In Muslim-majority Indonesia, Good Friday is a national holiday. All government offices, schools and certain businesses are closed on Good Friday by law and many newspapers choose not to publish on this day. Public holiday is also observed in Singapore and in the Malaysian states of Sabah and Sarawak.
In many English speaking countries, hot cross buns are eaten.
In Bermuda, kites are flown. They are often handmade with wooden sticks, colorful tissue paper, glue, and string. The shape of the kite and the use of wood is meant to symbolize the cross that Jesus died on. Also, the kite flying in the sky symbolizes his ascension to heaven.
Traditionally, Roman Catholics are to abstain from eating meat every Friday of the year as penance. Nowadays, this is only a requirement during Fridays of Lent; during Fridays of the rest of the year, other methods of penance may be followed, for example an extra prayer. As a modern tradition, many Roman Catholics (and members of other Christian denominations as well) will eat fish and vegetables on Good Friday.
There is no horse racing on Good Friday in the UK. However, in 2008, betting shops will open for the first time. The BBC has for many years introduced its 7 am News broadcast on Radio 4 on Good Friday with a verse from Isaac Watts' hymn "When I Survey the Wondrous Cross".
In Sweden, Good Friday - as well as Easter Monday - is a national holiday. Some shops are open a few hours in the morning. People not particularly religious use Good Friday as a day of meeting relatives. The biggest community, Church of Sweden, does not celebrate Mass and therefore no Eucharist is distributed. Linked below is an English description of the Good Friday service.

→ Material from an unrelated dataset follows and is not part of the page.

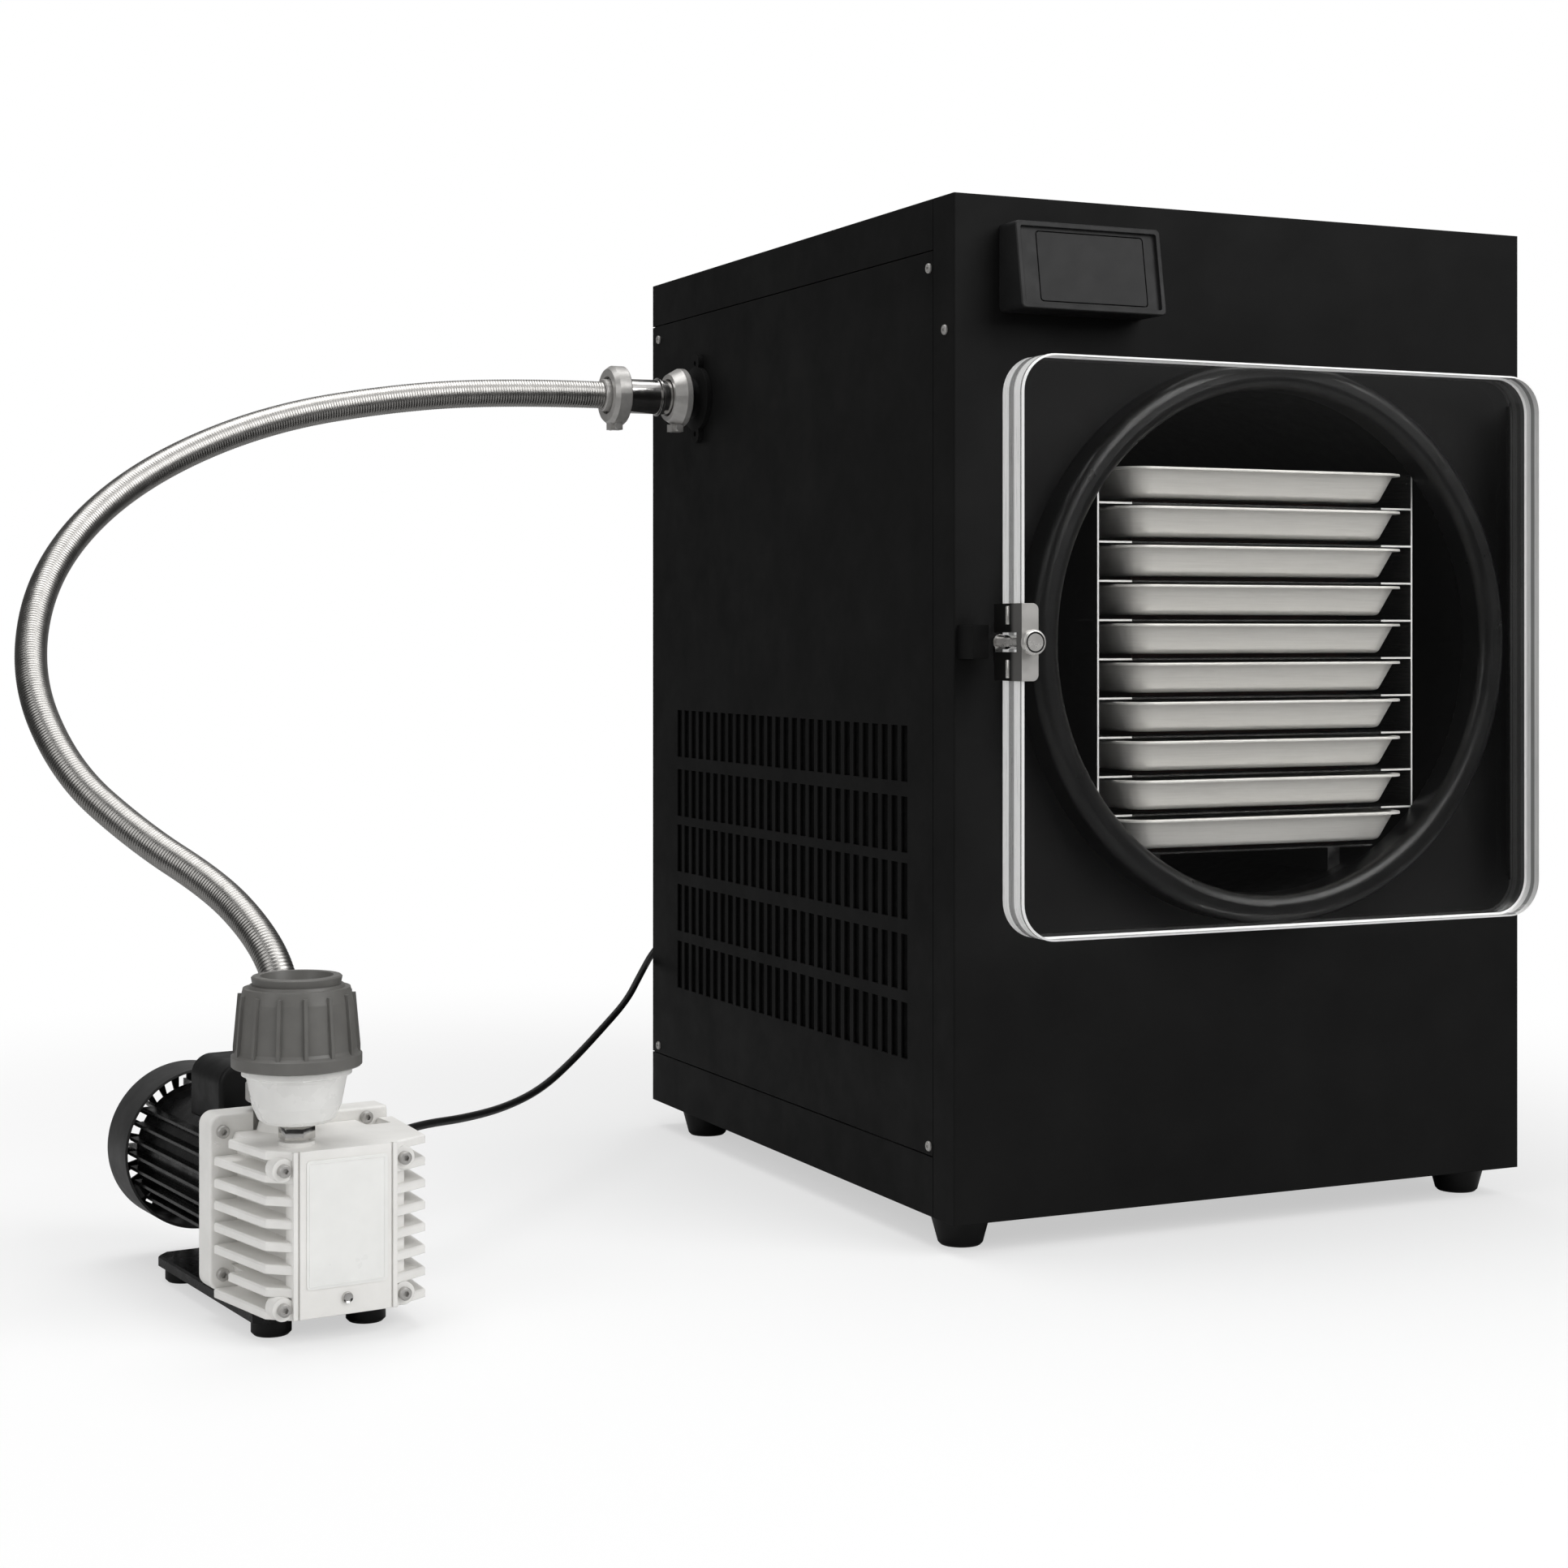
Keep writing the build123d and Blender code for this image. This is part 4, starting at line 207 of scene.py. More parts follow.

Because Easter in Western Christianity can fall between March 22 and April 25 on the Gregorian calendar, Good Friday can fall between March 19 and April 22, inclusive. In Eastern Christianity, Easter can fall between March 22 and April 25 on Julian Calendar (thus between April 4 and May 8 in terms of the Gregorian calendar, during the period 1900 and 2099), so Good Friday can fall between March 19 and April 22, inclusive (or between April 1 and May 5 in terms of the Gregorian calendar). (See Easter.)